Trace plots: These plots show how the sampled values for each parameter change during the MCMC iteration process. Ideally, we want to see these trajectories fluctuating randomly around a stable value like a "caterpillar," with no obvious upward or downward trends. This indicates that the Markov chain has "forgotten" its initial position and has begun exploring the typical region of the target posterior distribution. If the trace plots show obvious trends, it usually means the "burn-in" phase is not long enough, or the proposal distribution is inappropriate, resulting in low mixing efficiency of the chain.

Run output

Posterior distributions: These are the core results of our Bayesian inference. These histograms approximately depict our understanding of uncertainty for each parameter after being given the data. The peaks of the distributions represent the most likely values of the parameters (i.e., maximum a posteriori estimates), while the width of the distributions quantifies our uncertainty about these values. For example, a tall and narrow distribution means the data very strongly constrains that parameter to a small range; while a short and wide distribution indicates that the data provides limited information, and we remain quite uncertain about the true value of that parameter.

Run output

Model predictions vs. data comparison: This plot provides an intuitive comparison between our inference results and real-world data. The thin translucent lines in the figure represent model evolution trajectories generated from 100 different parameter sets randomly sampled from the posterior distribution. These curves form a "credible band" showing the prediction range of the model after considering parameter uncertainty. We can see that the real data points (blue and red dots) mostly fall within this credible band, indicating that our Lotka-Volterra model with inferred parameters can well capture and reproduce the historical periodic fluctuations of lynx and hare populations. This provides strong visual evidence for the validity of the model.

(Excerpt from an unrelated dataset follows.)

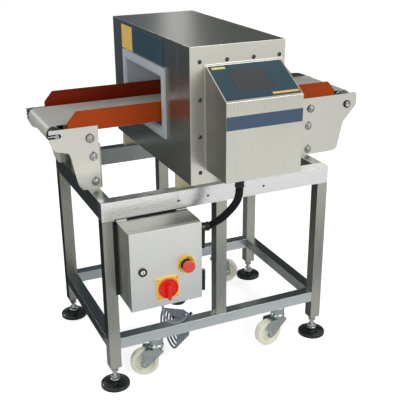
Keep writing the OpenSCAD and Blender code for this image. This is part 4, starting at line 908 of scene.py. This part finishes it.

Through this case study, we have completed the entire workflow of using advanced sampling methods to solve real scientific problems: starting from a real-world dataset, building a mathematical model, using the Bayesian inference framework to define the target (posterior distribution), and finally successfully sampling from this complex target distribution by constructing a clever stochastic process (MCMC), completing the quantitative learning of model parameters. This is exactly the embodiment of the powerful force of Monte Carlo methods as stochastic processes in modern scientific research.

Conclusion

This lecture turns stochastic-process theory from a purely analytical tool into a practical computational engine. Starting from a real scientific problem - inferring model parameters from data - we saw how the Bayesian framework defines the target posterior, but direct computation is blocked by the curse of dimensionality.

MCMC, especially Metropolis-Hastings, provides an elegant way out: by reframing sampling as the steady state of a constructed Markov chain and enforcing detailed balance, we both avoid the evidence and gain an efficient exploration strategy for complex high-dimensional spaces.

This bridges the theoretical first half of the course with applied methods, showing how deep theory becomes an immediately useful tool. MCMC and its variants are cornerstones of modern computational statistics, machine learning, and many quantitative sciences; mastering their core ideas opens the door to much more complex models.